In 1963 Fumagalli met Franco Cisti while attending Liceo Classico Giuseppe Parini. They started playing together and in 1965 they formed Gli Spioni, together with Artemide Palafrenieri and Lippo Artusi.

==With Gli Spioni==
In early 1966, Gli Spioni were signed by LSDischi and they quickly released their first single "Mondo capellone" (Italian for "Hippie World").
"Mondo capellone" entered the Cantagiro music contest in the summer of 1966 and was a big success. In late summer of 1966, Fumagalli and Cisti moved to the San Francisco Bay Area to attend several Acid Tests held by the author Ken Kesey. During his stay, Fumagalli met Anton Szandor LaVey and he joined the Church of Satan. His growing drug addiction and his radical satanism caused several infights between the members of the band, that led to the disbanding of the band later that year.

==With I Capelloni==
In the spring of 1967 Fumagalli moved back to Milan and founded the Via Ripamonti Beat Camping.
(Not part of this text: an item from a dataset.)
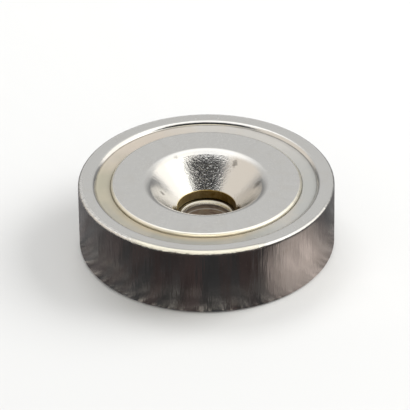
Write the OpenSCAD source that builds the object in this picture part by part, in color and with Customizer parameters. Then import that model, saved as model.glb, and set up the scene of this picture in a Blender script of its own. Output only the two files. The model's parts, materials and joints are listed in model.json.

The camping, derogatorily called "New Barbonia" or "Barbonia City" by the Italian press, had a short life, as it was evacuated by the police in the summer of 1967. During his stay in Barbonia City, Fumagalli and Franco Cisti formed I Capelloni and recorded the protest album Hippie triste (Italian for "Sad Hippie").

==Discography==
With Gli Spioni:
- Albums:
  - In un mondo capellone (1966)
- Singles:
  - Mondo capellone/La vera identità (1966)
  - Il più bel giorno/Perso in un trip (1966)
  - Selvaggia (1966)

With I Capelloni:
- Albums:
  - Hippie triste (1967)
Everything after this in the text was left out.